Additional Outputs#

TensorRT LLM provides several options to return additional outputs from the model during inference. These options can be specified in the SamplingParams object and control what extra information is returned for each generated sequence. For an example showing how to set the parameters and how to access the results, see examples/llm-api/quickstart_advanced.py.

Options#

return_context_logits#

  • Description: If set to True, the logits (raw model outputs before softmax) for the context (input prompt) tokens are returned for each sequence.

  • Usage: Useful for tasks such as scoring the likelihood of the input prompt or for advanced post-processing.

  • Default: False

return_generation_logits#

  • Description: If set to True, the logits for the generated tokens (tokens produced during generation) are returned for each sequence.
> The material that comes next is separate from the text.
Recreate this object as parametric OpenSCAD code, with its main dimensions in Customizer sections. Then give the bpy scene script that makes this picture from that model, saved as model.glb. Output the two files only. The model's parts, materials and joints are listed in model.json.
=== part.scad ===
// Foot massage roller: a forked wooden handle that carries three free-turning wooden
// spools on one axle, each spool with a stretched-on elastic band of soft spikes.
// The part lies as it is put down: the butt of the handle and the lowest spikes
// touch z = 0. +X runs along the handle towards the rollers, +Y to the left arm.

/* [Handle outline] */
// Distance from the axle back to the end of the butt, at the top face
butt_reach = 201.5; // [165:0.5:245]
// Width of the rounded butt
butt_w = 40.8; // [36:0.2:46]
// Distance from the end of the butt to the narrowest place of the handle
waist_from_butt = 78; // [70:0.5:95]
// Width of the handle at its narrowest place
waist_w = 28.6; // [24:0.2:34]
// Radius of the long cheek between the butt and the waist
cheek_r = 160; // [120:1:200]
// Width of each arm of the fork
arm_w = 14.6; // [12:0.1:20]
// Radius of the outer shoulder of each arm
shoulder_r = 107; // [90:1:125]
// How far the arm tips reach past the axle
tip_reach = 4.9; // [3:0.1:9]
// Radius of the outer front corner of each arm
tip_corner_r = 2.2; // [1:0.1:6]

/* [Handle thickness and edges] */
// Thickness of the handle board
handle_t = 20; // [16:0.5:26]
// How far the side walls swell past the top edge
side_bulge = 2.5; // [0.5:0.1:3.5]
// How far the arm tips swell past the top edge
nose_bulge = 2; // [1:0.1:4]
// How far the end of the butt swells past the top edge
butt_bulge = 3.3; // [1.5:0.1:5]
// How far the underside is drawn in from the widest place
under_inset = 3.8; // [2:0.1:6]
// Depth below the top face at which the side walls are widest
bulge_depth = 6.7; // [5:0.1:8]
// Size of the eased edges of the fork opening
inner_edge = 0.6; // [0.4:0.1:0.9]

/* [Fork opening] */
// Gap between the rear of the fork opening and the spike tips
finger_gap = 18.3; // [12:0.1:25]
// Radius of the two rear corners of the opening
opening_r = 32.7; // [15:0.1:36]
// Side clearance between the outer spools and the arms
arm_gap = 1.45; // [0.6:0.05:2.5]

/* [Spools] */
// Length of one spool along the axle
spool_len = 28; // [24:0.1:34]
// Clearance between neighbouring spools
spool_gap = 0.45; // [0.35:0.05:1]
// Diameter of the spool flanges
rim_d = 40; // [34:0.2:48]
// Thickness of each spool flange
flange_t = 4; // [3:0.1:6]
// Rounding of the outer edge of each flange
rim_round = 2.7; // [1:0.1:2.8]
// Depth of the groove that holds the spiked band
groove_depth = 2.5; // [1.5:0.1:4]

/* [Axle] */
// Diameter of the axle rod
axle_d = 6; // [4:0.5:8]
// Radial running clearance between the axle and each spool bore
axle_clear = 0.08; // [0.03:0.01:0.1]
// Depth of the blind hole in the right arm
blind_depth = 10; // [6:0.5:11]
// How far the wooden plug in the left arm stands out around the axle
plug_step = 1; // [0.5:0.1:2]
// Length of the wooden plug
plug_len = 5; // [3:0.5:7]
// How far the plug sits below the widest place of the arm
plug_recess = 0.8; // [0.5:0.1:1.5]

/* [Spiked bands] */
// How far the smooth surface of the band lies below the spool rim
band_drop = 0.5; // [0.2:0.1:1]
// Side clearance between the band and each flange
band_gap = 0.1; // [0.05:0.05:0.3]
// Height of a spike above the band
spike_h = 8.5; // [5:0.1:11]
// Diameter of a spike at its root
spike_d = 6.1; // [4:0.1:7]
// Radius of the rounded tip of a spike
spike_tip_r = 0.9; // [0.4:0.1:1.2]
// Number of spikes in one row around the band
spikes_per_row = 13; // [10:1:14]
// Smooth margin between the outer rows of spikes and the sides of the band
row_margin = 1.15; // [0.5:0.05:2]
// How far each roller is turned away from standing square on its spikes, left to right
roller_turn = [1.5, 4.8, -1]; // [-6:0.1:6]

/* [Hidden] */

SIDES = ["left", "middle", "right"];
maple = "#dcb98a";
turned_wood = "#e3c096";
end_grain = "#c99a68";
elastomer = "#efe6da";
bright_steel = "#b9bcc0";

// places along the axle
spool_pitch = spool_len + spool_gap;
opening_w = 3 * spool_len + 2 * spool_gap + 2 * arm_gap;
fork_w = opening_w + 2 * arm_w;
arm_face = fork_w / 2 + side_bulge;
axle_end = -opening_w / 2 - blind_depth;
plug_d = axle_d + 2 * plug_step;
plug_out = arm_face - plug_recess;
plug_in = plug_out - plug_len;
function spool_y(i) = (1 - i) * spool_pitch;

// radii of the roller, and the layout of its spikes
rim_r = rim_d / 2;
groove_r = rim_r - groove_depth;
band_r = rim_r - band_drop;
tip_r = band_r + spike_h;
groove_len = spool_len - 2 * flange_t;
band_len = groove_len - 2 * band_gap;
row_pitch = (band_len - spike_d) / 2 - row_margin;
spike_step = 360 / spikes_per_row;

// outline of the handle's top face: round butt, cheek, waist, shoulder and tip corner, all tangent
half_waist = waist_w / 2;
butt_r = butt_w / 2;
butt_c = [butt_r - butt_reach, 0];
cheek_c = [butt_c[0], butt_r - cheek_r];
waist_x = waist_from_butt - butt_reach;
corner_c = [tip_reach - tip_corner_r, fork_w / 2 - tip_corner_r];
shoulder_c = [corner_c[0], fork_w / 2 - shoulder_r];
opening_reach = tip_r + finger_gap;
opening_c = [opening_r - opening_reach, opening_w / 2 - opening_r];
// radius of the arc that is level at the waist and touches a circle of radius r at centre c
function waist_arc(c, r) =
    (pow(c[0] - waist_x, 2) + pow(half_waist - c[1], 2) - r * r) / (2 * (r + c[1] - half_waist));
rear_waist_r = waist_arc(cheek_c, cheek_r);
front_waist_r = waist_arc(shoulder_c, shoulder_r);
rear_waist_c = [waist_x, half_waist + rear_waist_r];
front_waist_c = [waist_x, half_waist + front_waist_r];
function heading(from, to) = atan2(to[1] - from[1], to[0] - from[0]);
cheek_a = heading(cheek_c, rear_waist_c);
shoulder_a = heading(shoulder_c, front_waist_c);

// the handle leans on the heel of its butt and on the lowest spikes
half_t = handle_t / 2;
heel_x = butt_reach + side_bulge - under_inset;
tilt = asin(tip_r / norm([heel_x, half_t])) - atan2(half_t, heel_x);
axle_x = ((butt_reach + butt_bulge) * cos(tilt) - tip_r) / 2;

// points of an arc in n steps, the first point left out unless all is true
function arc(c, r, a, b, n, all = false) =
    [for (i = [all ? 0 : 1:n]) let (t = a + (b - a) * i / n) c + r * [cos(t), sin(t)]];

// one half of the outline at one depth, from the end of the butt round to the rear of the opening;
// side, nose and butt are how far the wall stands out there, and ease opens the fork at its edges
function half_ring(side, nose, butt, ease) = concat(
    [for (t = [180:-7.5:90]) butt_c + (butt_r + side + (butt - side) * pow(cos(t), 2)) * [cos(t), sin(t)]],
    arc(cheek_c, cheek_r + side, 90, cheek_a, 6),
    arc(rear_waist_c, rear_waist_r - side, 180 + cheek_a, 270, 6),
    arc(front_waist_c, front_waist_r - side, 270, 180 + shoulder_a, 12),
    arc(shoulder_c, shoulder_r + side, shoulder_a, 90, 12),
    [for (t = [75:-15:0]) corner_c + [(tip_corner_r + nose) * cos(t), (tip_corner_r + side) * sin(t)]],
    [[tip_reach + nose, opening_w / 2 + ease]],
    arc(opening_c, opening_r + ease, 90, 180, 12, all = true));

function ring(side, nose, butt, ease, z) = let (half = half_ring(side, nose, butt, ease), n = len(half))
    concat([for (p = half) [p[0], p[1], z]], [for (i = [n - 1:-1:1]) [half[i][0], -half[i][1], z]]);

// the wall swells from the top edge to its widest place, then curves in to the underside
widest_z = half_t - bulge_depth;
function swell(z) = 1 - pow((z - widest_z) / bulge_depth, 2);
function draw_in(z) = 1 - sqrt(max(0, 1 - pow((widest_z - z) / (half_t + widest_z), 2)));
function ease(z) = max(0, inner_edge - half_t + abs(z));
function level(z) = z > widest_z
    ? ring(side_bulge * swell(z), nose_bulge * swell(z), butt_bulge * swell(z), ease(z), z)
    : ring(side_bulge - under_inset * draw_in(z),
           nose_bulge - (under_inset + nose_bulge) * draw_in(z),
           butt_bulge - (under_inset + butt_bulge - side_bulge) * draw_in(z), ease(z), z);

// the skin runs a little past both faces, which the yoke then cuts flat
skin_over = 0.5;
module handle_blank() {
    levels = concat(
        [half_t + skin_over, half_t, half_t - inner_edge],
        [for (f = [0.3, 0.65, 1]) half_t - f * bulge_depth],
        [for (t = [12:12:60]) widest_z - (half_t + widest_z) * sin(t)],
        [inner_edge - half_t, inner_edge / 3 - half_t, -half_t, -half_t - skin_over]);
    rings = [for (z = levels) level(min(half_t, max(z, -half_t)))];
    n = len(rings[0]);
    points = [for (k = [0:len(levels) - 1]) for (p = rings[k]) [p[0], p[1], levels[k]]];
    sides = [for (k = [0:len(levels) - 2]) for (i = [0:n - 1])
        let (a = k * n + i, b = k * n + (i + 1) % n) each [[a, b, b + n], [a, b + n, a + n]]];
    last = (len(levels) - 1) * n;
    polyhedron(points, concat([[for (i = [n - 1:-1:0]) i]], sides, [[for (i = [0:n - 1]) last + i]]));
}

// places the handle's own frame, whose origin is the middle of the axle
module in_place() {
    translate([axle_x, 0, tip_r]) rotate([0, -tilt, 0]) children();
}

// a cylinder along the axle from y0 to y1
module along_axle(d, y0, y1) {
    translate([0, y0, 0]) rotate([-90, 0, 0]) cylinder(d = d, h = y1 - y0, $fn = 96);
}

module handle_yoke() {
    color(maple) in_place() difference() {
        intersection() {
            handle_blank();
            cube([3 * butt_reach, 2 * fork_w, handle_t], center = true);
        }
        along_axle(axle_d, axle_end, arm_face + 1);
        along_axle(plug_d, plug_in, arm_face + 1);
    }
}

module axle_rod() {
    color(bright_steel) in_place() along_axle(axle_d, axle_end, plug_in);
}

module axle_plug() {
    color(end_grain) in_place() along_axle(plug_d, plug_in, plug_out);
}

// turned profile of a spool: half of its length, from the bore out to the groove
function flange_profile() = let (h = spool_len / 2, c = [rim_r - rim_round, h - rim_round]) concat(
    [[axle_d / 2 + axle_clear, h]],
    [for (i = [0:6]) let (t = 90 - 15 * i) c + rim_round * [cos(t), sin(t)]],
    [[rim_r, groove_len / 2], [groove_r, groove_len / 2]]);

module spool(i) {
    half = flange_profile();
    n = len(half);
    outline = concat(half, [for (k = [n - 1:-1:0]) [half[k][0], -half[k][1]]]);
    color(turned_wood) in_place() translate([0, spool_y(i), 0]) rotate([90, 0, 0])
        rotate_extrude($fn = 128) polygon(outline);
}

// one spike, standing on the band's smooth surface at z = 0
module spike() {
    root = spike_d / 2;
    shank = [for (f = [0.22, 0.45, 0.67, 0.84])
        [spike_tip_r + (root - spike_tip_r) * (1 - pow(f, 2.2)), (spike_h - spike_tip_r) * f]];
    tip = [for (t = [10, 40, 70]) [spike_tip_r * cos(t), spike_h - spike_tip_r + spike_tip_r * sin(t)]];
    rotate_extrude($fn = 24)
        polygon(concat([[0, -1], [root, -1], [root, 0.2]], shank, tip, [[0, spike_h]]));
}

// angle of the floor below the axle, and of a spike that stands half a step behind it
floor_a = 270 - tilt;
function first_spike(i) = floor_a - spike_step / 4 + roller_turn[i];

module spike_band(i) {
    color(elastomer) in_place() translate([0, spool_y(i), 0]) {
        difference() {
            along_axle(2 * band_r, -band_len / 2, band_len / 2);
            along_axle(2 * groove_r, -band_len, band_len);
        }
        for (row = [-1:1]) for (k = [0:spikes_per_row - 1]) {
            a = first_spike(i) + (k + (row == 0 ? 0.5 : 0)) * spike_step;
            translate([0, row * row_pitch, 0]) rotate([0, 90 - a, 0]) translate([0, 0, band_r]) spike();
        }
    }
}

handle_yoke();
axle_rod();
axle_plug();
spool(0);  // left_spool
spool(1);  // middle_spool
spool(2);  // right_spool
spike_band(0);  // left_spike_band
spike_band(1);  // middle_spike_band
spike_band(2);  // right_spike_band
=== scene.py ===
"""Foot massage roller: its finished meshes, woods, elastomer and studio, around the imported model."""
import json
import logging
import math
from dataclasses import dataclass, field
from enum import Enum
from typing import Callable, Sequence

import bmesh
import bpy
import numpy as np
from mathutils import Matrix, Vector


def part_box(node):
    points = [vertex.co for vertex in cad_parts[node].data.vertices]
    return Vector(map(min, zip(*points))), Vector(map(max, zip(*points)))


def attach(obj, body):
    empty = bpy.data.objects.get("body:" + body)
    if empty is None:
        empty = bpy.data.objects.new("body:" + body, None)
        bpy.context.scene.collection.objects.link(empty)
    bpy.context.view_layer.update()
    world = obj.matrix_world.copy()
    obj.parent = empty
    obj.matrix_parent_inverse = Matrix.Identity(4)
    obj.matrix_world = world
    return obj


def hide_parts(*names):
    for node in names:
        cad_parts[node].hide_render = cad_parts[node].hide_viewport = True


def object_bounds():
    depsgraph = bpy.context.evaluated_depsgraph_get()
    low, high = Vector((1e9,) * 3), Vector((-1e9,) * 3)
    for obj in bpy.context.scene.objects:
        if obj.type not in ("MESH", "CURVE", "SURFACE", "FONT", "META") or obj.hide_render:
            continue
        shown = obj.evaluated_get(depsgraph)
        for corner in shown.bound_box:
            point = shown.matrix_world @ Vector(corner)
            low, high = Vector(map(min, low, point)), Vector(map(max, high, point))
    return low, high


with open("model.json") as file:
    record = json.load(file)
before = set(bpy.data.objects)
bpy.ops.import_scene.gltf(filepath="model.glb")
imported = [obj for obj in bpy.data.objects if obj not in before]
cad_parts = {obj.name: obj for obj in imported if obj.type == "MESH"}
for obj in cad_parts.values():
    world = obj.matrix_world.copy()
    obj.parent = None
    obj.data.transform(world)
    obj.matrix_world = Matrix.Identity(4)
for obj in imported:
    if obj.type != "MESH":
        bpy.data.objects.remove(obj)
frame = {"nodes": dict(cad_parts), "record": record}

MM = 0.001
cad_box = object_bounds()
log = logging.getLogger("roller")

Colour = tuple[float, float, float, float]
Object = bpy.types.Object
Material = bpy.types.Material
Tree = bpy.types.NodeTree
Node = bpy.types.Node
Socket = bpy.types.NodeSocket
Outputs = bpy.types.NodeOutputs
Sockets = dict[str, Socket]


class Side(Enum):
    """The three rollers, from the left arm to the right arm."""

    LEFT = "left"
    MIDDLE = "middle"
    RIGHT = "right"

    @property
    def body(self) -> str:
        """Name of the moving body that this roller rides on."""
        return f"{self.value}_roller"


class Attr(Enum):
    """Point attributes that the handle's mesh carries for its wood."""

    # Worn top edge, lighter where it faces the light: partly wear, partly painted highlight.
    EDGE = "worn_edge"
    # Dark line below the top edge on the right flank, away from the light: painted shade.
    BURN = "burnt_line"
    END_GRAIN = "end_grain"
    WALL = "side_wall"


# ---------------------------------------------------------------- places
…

  • Usage: Enables advanced sampling, custom decoding, or analysis of the model’s output probabilities for generated tokens.

  • Default: False

prompt_logprobs#

  • Description: If set to an integer value N, the top-N log probabilities for each prompt token are returned, along with the corresponding token IDs.

  • Usage: Useful for analyzing how likely the model considers each input token, scoring prompts, or for applications that require access to the token-level log probability of the prompt.

  • Default: None

logprobs#

  • Description: If set to an integer value N, the top-N log probabilities for each generated token are returned, along with the corresponding token IDs.

  • Usage: Useful for uncertainty estimation, sampling analysis, or for applications that require access to the probability distribution over tokens at each generation step.

  • Default: None (no log probabilities returned)

additional_model_outputs#

  • Description: Specifies extra outputs to return from the model during inference. This should be a list of strings, where each string corresponds to the name of a supported additional output (such as “hidden_states” or “attentions”).

  • Usage: Allows retrieval of intermediate model results like hidden states, attentions, or any other auxiliary outputs supported by the model. This can be useful for debugging, interpretability, or advanced research applications.

  • How to use:

    • Provide a list of supported output names, e.g.:

      additional_model_outputs=["hidden_states", "attentions"]
      
    • Pass this list to the additional_model_outputs parameter of SamplingParams.

    • After generation, access the results per sequence via sequence.additional_context_outputs (for context outputs) and sequence.additional_generation_outputs (for generation outputs).

  • Default: None (no additional outputs returned)

Note: The available output names depend on the model implementation. The model forward function is expected to return a dictionary of model outputs including the "logits" and any additional output that should be attached to responses.